In other words, they acquired their fluency in the complex structures of language we call story early in life or through practice.
Sometimes, writers who “just write” have forgotten that they didn’t always have fluency. They want the best for aspiring writers, so they try to save students time by teaching the thing they have come to believe works for them. They are honest. They are trying to save the aspiring writer time and pain. Unfortunately, the teaching writer may have forgotten that their fluency required a long process of practice, trial, and error. They had to take intermediate steps to become fluent. When they teach, the intermediate steps of their own learning get lost, and the aspiring writer becomes frustrated by the inability to make the leap from where they are to where the teacher is telling them to be.
The fastest path for adults is to recognize that we have the same brain we had before we started writing fiction and to take advantage of that fact instead of trying to circumvent it.
In order to internalize patterns so we can fluently combine them into the stories we want to tell, we must first recognize those patterns. Then, we must practice them and practice combining them with one another in ways that create specific effects in the minds and hearts of our readers.

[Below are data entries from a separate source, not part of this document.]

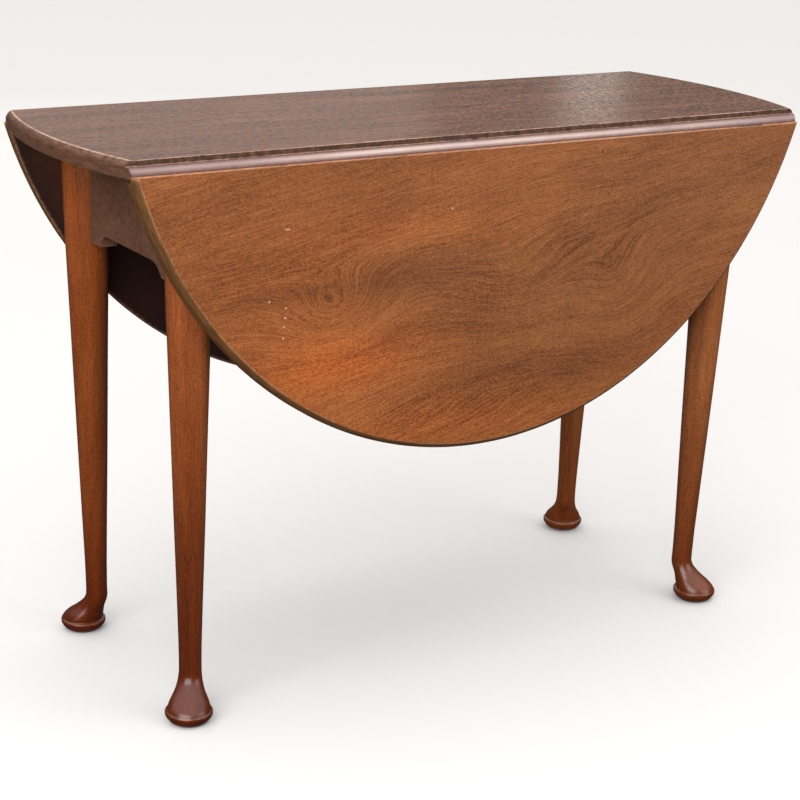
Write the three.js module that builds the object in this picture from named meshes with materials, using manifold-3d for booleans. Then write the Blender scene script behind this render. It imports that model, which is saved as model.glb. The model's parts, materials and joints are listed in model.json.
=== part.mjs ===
// Drop-leaf table: a fixed top, two hanging leaves on rule joints, and four turned legs, of which
// two stand on gates that swing out to carry the raised leaves.
// Millimetres, +Z up, +X along the table's length, the front is -Y. The origin is on the floor,
// under the centre. The table matches itself when it is turned by half a turn about Z, so each
// side is built once as the front side, and once more turned round as the rear side.
import * as THREE from "three";
import { mergeVertices } from "three/addons/utils/BufferGeometryUtils.js";
import Module from "manifold-3d";

const wasm = await Module();
wasm.setup();

// ---------- driving dimensions ----------
const GAP = 0.4; // between pieces that touch
const HEIGHT = 720;
const BOARD = 21; // thickness of the top and of the leaves
const OVAL_X = 530; // half the length of the oval
const OVAL_Y = 567; // half its width, with both leaves raised
const EDGE_INSET = 7.4; // the upper arris stands this far back from the fullest line of the edge
const EDGE_DROP = 9; // depth of the fullest line below the upper face
const EDGE_TURN = THREE.MathUtils.degToRad(65); // how far the edge has turned over at the arris
const UNDER_BEVEL = 1.2;

const HINGE_Y = 175; // the hinge axis, under the joint's fillet
const FILLET = 7;
const OVOLO = 9.5;
const RULE = FILLET + OVOLO; // depth of the hinge axis below the upper face
const RULE_GAP = 0.5; // between the ovolo and the leaf's cove

const HINGE_X = 250; // hinges stand this far each side of the middle
const PLATE = 2; // thickness of a hinge plate
const PLATE_WIDTH = 36;
const TOP_PLATE = 38; // reach of a plate from the hinge axis
const LEAF_PLATE = 62;
const PLATE_CLEAR = 4.7; // where the plates stop short of the axis, beside the knuckles
const BARREL = 3.4;
const PIN = 1.5;
const PIN_BORE = 1.8;
const KNUCKLE = 8; // half the length of a hinge's middle knuckle
const SCREW_HEAD = 3.4;
const SCREW_SHANK = 1.6;
const SCREW_LENGTH = 15;

// Centres of a leg's top, ankle and foot, from the table's centre. A swinging leg leans out a little.
const FIXED_LEG_TOP = { x: 407.4, y: 136.7 };
const SWING_LEG_TOP = { x: 416, y: 136.7 };
const LEG_ANKLE = { x: 402.5, y: 140.5 };
const LEG_PAD = { x: 414, y: 160 };
const ANKLE_Z = 56; // the leg bends out to its pad below this height
const PAD_Z = 14;
const LEG_RADII = [
  // radius and height of the turned profile: pad, ankle, long taper
  [21, 0],
  [26.5, 3],
  [29.5, 8],
  [30.2, 13],
  [29.2, 18],
  [26, 25],
  [21.3, 32],
  [17.6, 40],
  [15.1, 50],
  [14.3, 66],
  [14.8, 105],
  [16.1, 150],
  [19.2, 250],
  [23.4, 400],
  [27.8, 550],
  [30.8, 698.5],
];

const FRAME_TOP = HEIGHT - BOARD - 0.5; // top of the legs, the aprons and the rails
const APRON_X = 423; // outer face of an end apron
const APRON_THICK = 22;
const APRON_LOW = 558.5; // under the brackets
const APRON_ARCH = 575;
const APRON_FREE_END = 105; // the end beside a swinging leg
const APRON_FLAT = 34; // flat under the bracket beside the swinging leg
const APRON_COVE = 16;
const APRON_BRACKET = 99.5; // where the bracket beside the fixed leg begins
const APRON_SWEEP = 32; // length of its curve

const RAIL_THICK = 21;
const RAIL_LOW = 570;
const INNER_RAIL_Y = 101; // centre lines of the rails
const OUTER_RAIL_Y = 122.5;
const KNUCKLE_X = 70; // the gate's pivot, past the middle
const FINGERS = 5;
const GATE_PIN = 3.5;
const INNER_TENON_Y = 96.5; // centre line of the inner rails' tenons
const TENON_THICK = 10;
const TENON_SHIFT = 3.5; // the outer rails' tenons stand this far outside their middle
const TENON_LOW = 585;
const TENON_HIGH = 688;
const PEG = 3.2;
const BLOCK = 28; // corner blocks, glued to the frame and up to the underside of the top
const BLOCK_LOW = 600;

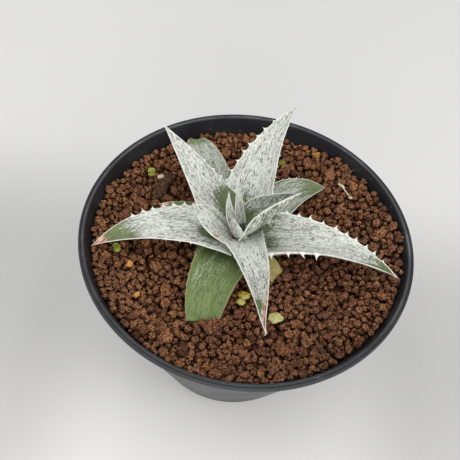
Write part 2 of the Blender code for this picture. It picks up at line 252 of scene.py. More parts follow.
# Colours are linear. A step that goes by place has its limits in millimetres.
PAPER_LOW, PAPER_HIGH = (0.62, 0.61, 0.595), (0.66, 0.65, 0.635)
# of the next paper colours, the first is painted shadow beside the pot and the last is the painted
# glow
PAPER_PAINTED_SHADOW, PAPER_FIBRE, PAPER_GLOW = (0.34, 0.335, 0.33), (0.58, 0.57, 0.56), (1.0, 0.985, 0.96)
PLASTIC, PLASTIC_DUST = (0.014, 0.0145, 0.018), (0.06, 0.06, 0.061)
PLASTIC_SCUFF, PLASTIC_SPECK = (0.1, 0.1, 0.105), (0.45, 0.44, 0.42)
LIP_PAINTED_HIGHLIGHT, LIP_LINE = (0.13, 0.13, 0.13), 58.5  # the painted highlight line on the lip and its radius
CLAY_DARK, CLAY_LIGHT, CLAY_ORANGE = (0.26, 0.085, 0.036), (0.56, 0.235, 0.11), (0.62, 0.27, 0.08)
# the clay pit colour on the next line is painted shade for the low parts of the grit bump
CLAY_PALE, CLAY_CRUST, CLAY_PIT_SHADE = (0.5, 0.29, 0.16), (0.84, 0.5, 0.31), (0.03, 0.012, 0.008)
# the gap colour is painted shade between granules, reaching as far as the distance below
CLAY_STAIN, CLAY_PAINTED_SHADE = (0.045, 0.022, 0.015), (0.012, 0.005, 0.004)
CLAY_SHADE_REACH = 2.2 * MM
LEAF_MARK = (0.075, 0.095, 0.065)
DRY_DARK, DRY_LIGHT = (0.24, 0.08, 0.035), (0.84, 0.54, 0.37)
RIM_CREAM, RIM_BROWN = (0.88, 0.88, 0.8), (0.5, 0.4, 0.22)
BARK_DARK, BARK_LIGHT, BARK_FLAKE = (0.05, 0.025, 0.015), (0.24, 0.125, 0.075), (0.34, 0.23, 0.17)
STEM_DARK, STEM_LIGHT, STEM_TOP = (0.1, 0.07, 0.035), (0.33, 0.27, 0.15), (0.035, 0.05, 0.02)


def floor_look():
    """Pale paper with a painted shadow of the pot to its left and right, and a painted glow that
    brightens it towards the front.
    """
    look = Look("floor_paper", 0.85)
    spot = look.place()
    east, north, _ = look.parts(spot)
    aside, ahead = look.math("ABSOLUTE", east), look.math("ABSOLUTE", look.add(north, 15))
    # painted shadow of the pot, on the paper to its left and right
    painted_pot_shadow = look.times(look.step(aside, 40, 85), look.step(aside, 320, 120),
                        look.step(ahead, 120, 40), 0.75)
    fibre = look.noise(spot, 0.6, 4)
    colour = look.layers(
        look.mix(look.noise(spot, 0.012), PAPER_LOW, PAPER_HIGH),
        (painted_pot_shadow, PAPER_PAINTED_SHADOW), (look.times(fibre, 0.15), PAPER_FIBRE))
    # the paper glows as painted light, more strongly towards the front
    look.put(look.shader.inputs["Emission Color"], PAPER_GLOW)
    look.put(look.shader.inputs["Emission Strength"], look.step(north, 0, -100, 0.14, 0.25))
    return look.finish(colour, fibre, 0.02 * MM)


def plastic_look():
    """Satin black plastic with dust, fine scuffs, a few pale specks and a painted highlight along
    the lip, strongest at the back.
    """
    look = Look("black_plastic", 0.4, Specular_IOR_Level=0.5)
    spot = look.place()
    dust = look.step(look.noise(spot, 0.07, 4, 0.6), 0.42, 0.75)
    scuff = look.step(look.noise(spot, (0.35, 0.35, 2.2), 5, 0.65), 0.6, 0.74)
    specks = look.times(look.step(look.cells(spot, 0.5), 0.12, 0.07),
                        look.step(look.noise(spot, 0.16, 1), 0.54, 0.6), 0.7)
    east, north, up = look.parts(spot)
    out = look.math("SQRT", look.add(look.times(east, east), look.times(north, north)))
    top = POT_HEIGHT / MM
    # painted highlight along the lip's top, broken up by the dust and strongest at the back
    lip_highlight = look.times(look.step(look.math("ABSOLUTE", look.add(out, -LIP_LINE)), 0.55, 0.25),
                      look.step(up, top - 0.8, top - 0.4), look.step(dust, 0, 0.6, 0.45, 1),
                      look.step(north, -45, 10, 0.12, 1))
    colour = look.layers(
        PLASTIC, (look.times(dust, 0.35), PLASTIC_DUST), (look.times(scuff, 0.35), PLASTIC_SCUFF),
        (lip_highlight, LIP_PAINTED_HIGHLIGHT), (specks, PLASTIC_SPECK))
    rough = look.add(look.times(dust, 0.16), look.times(scuff, 0.1), 0.36)
    return look.finish(colour, look.noise(spot, 2.5), 0.015 * MM, rough)


def clay_look():
    """Porous fired clay. Each granule's own tone comes with its points. The pits and the gaps
    between granules get painted shade.
    """
    look = Look("fired_clay", 0.95, Specular_IOR_Level=0.25)
    spot = look.place()
    tone, orange, dark = look.parts(look.attribute("tone"))
    pale = look.noise(spot, 0.7, 3, 0.6)
    grit = look.noise(spot, 1.5, 4, 0.7, 0.3)
    crust = look.noise(spot, 2.3, 3, 0.6)
    pits = look.step(look.cells(spot, 1.3), 0.12, 0.5)
    # painted shade in the gaps between granules, from ambient occlusion
    inputs = {"Distance": CLAY_SHADE_REACH}
    gap = look.node("ShaderNodeAmbientOcclusion", inputs, samples=6).outputs["AO"]
    colour = look.layers(
        look.mix(tone, CLAY_DARK, CLAY_LIGHT), (orange, CLAY_ORANGE),
        (look.step(pale, 0.45, 0.8, 0, 0.5), CLAY_PALE),
        (look.step(crust, 0.54, 0.66, 0, 0.7), CLAY_CRUST),
        # painted shade in the low parts of the grit bump
        (look.step(grit, 0.52, 0.38, 0, 0.95), CLAY_PIT_SHADE),
        (look.times(dark, 0.8), CLAY_STAIN),
        (look.step(gap, 0.75, 0.25, 0, 0.94), CLAY_PAINTED_SHADE))
    return look.finish(colour, look.add(look.times(grit, 1.2), look.times(pits, 0.7)), 0.8 * MM)


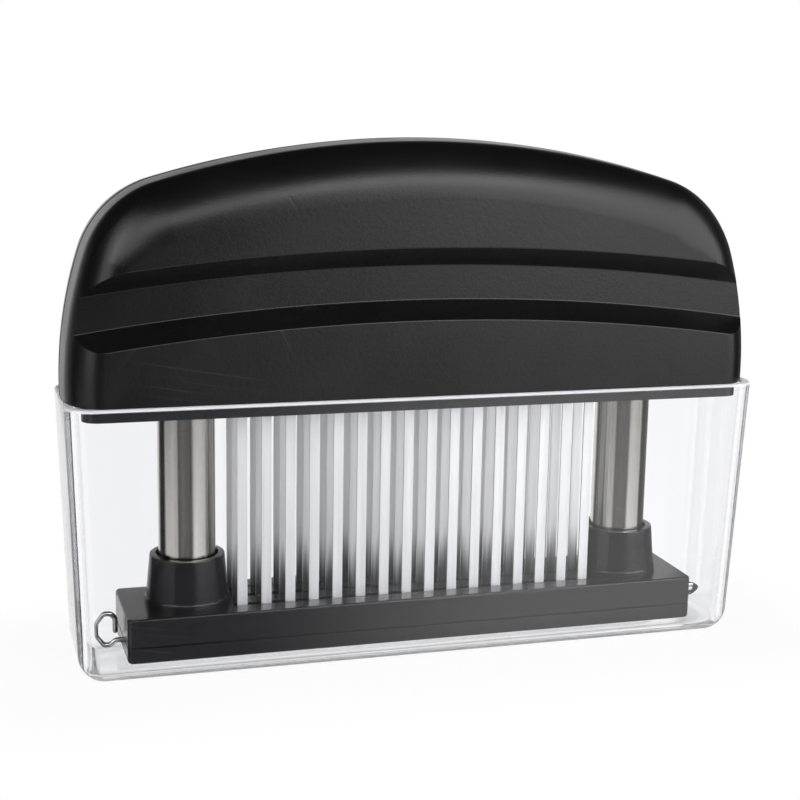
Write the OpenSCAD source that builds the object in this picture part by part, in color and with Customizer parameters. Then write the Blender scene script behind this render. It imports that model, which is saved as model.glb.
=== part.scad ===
// Blade meat tenderizer that stands in its clear storage cover.
// A sprung foot slides up two hollow posts and bares three rows of blades.
// Origin: middle of the cover's underside. +X runs along the blade rows, +Z is up,
// and the front is -Y. Every size is in millimetres.

/* [Blades] */
// Blades in each of the three rows
blades_per_row = 16; // [8:1:20]
// Distance from one blade to the next in a row
blade_pitch = 5.15; // [4.2:0.05:5.6]
// Distance from one row to the next
row_gap = 6; // [5.6:0.1:7]
// Width of a blade
blade_w = 2.1; // [1.4:0.1:2.6]
// Thickness of a blade
blade_t = 0.5; // [0.3:0.05:0.8]
// Length of the slanted cutting tip
blade_tip = 2.4; // [1:0.1:3]

/* [Posts and springs] */
// Outer diameter of the hollow posts
post_d = 12; // [10:0.25:13]
// Wall of the hollow posts
post_wall = 1; // [0.6:0.1:1.2]
// Diameter of the spring wire
spring_wire_d = 0.9; // [0.6:0.05:1.1]
// Turns in each spring
spring_turns = 22; // [12:1:26]
// Diameter of the rod that keeps each spring straight
spring_rod_d = 4.6; // [3:0.1:4.8]

/* [Foot] */
// How far the foot slides up when the tool is pressed down
foot_travel = 31; // [20:0.5:31]
// Foot beyond each post, from the post's axis
foot_end = 14; // [11:0.25:18]
// Depth of the foot, front to back
foot_w = 22.2; // [20:0.2:24]
// Height of the sole under the foot
sole_h = 3.2; // [2.6:0.1:4]
// Height of the upper half of the foot
guide_h = 6.2; // [5:0.1:8]
// Radius of the foot's upright corners
foot_corner_r = 1.4; // [1:0.1:3.5]
// Bevel along the foot's edges
foot_bevel = 0.5; // [0.2:0.05:0.8]
// Height of each post socket above the foot
socket_h = 10.5; // [8:0.25:12]
// Wall of the post socket at its rim
socket_wall = 1.9; // [1.6:0.1:2.4]
// How much the socket widens towards the foot
socket_flare = 0.8; // [0.4:0.1:1.2]
// Width of the slots that the blades pass through
slot_w = 1.5; // [1.3:0.1:2]

/* [Ring pins] */
// Diameter of the wire of the two ring pins
pin_wire_d = 1.1; // [0.9:0.05:1.3]
// How far the rings stand out of the foot
pin_ring_out = 5.6; // [4.6:0.1:7]
// Height of the rings, between wire centres
pin_ring_h = 6.8; // [5.6:0.1:8]
// Bend radius of the ring wire, along its middle
pin_bend = 0.9; // [0.7:0.05:1]
// Free room between a ring and the cover
pin_room = 1.8; // [1.6:0.1:4]
// How far the right ring is tipped forward, in degrees
right_ring_tip = 50; // [0:5:90]

/* [Cover] */
// Wall of the clear cover
cover_wall = 2; // [1.4:0.1:2.2]
// Thickness of the cover's floor
cover_floor = 1.4; // [1.2:0.1:2]
// How much narrower each side of the cover is at its base than at its rim
cover_draft = 1.8; // [1:0.1:2.2]
// Radius round the cover's corners and base
cover_r = 5.6; // [4.6:0.2:6.6]
// Radius inside the cover, between its floor and its walls
cover_floor_r = 1.2; // [0.8:0.1:2]
// Room between the cover's floor and the foot
floor_room = 2.6; // [2.4:0.1:5]

/* [Handle] */
// Height of the handle above the cover's rim
handle_h = 52.4; // [51.6:0.2:60]
// Radius of the long arch on top
dome_r = 195; // [170:5:300]
// Radius of the two shoulders
shoulder_r = 22; // [16:0.5:25]
// Radius of the two bowed ends
side_r = 90; // [75:5:140]
// Inward lean of the ends at the rim, in degrees. Below 0 they lean outward.
side_lean = -1.5; // [-2:0.5:3]
// Half the handle's thickness along its outer edge
edge_depth = 7.4; // [7:0.1:9]
// Half the handle's thickness in the finger groove
groove_depth = 9.8; // [9.6:0.1:11]
// How far the palm and the skirt stand proud of the groove
palm_rise = 5.2; // [4:0.1:6]
// Width of the rounded edge of the palm at the top
top_roll = 11; // [8:0.5:12]
// Width of the rounded edge of the palm and skirt at the ends
side_roll = 7; // [5:0.5:9]
// Extra width of the rounded edge at the shoulders
shoulder_roll = 2.5; // [0:0.5:4]
// Wall of the handle shells
shell_wall = 1.9; // [1.4:0.1:2]
// Height of the groove floor above the rim, at the middle
groove_z = 19.5; // [17:0.5:22]
// Height of the groove floor
groove_h = 7.25; // [6:0.25:9]
// Height of the slope below the groove
groove_low_slope = 3.6; // [2.5:0.1:5]
// Height of the slope above the groove
groove_top_slope = 4.1; // [3:0.1:5]
// Radius of the groove's arch
groove_arch_r = 480; // [380:10:700]

/* [Base plate] */
// Height of the plate's visible band below the rim
plate_drop = 3; // [2:0.1:4]
// Height of the part of the plate inside the handle
plate_lip = 2.5; // [2:0.1:4]
// How far the plate stands out beyond the foot, front and back
plate_margin = 2; // [1.6:0.1:3]

/* [Hidden] */
$fn = 64;
eps = 0.01;
over = 1; // how far a cut runs past the face that it opens
weld = 0.5; // how far one form reaches into the form that carries it

// Fits
running_fit = 0.05;
press_fit = 0.02;
cover_fit = 0.8;
stop_gap = 0.3;
seam_bevel = 0.3;
half_bevel = 0.2; // between the foot's two halves

// Blade rows
row_l = (blades_per_row - 1) * blade_pitch + blade_w;
rows = [-row_gap, 0, row_gap];
function blade_x(i) = (i - (blades_per_row - 1) / 2) * blade_pitch;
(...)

In my fiction writing, I have one rule. It is my only rule. To serve my single rule, I constantly seek, learn, and practice new patterns that can be recognized in the complex extension of language we call story.
My only rule, Rule #1, is:
Affect the emotions of the reader.
I have many techniques for serving Rule #1. Technique is learned. Well-learned technique becomes a filter through which we express thought and emotion. When our technique becomes second nature, we no longer need to think about it to express ourselves. We are fluent.
It is my greatest hope that the Fiction Fluency Seminars will help you become fluent expressing written story so your stories can touch the hearts of your readers.